Boafa’s works celebrate the Black diaspora, and the art world has taken note. His works entered the collection of Don and Mera Rubell in 2019.
There is a visceral liveliness in his works. His finger-painting technique infuses his works with a certain sensuality, which recalls Egon Schiele, who he claims as one of his inspirations.
Rashid Johnson
Rashid Johnson, born in 1977 in Chicago, studied at both Columbia College Chicago and the School of the Art Institute of Chicago. His works have been showcased at the Detroit Institute of Arts, the Corcoran Museum of Art in Washington DC, the Brooklyn Museum of Art, and others. Solo exhibitions include the Kemper Art Museum in St. Louis and Hauser & Wirth in New York.
His climb to prominence began at the age of 21, when he partook in the group exhibition “Freestyle” at the Studio Museum in Harlem. His works have been coined “post-black”; he expresses these ideas in a variety of modes, including installation, painting, sculpture and video. With anecdotal references, Johnson explores the themes of African American experience.
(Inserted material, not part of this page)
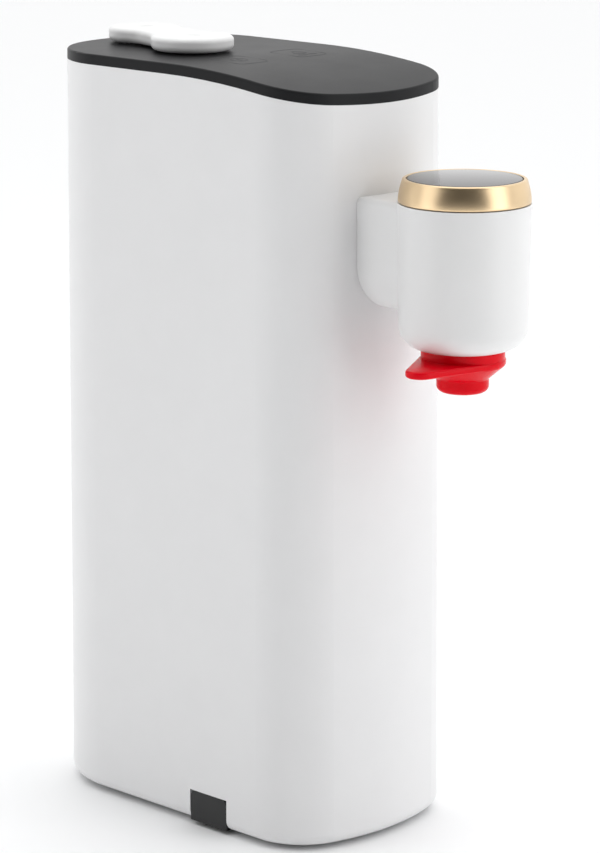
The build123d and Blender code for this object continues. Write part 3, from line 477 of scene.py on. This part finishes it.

In his 2011 video piece “The New Black Yoga” Johnson expresses his attempt to learn yoga in Berlin. The short film features five Black men dancing on a beach in choreographed, alternating movements. His 2015 show “Anxious Men” at the Drawing Center in New York tackles his youth – in Chicago, with Afro-centric parents. The focal point of the exhibit was a primary gallery, showcasing portraits, made from soap and wax, against a tiled wallpaper of a photo of Johnson’s father captured in 1977. With visceral, frenetic handiwork, Johnson’s portraits face their viewers with urgency, as they express the fear and unsettledness of the Black male experience in America.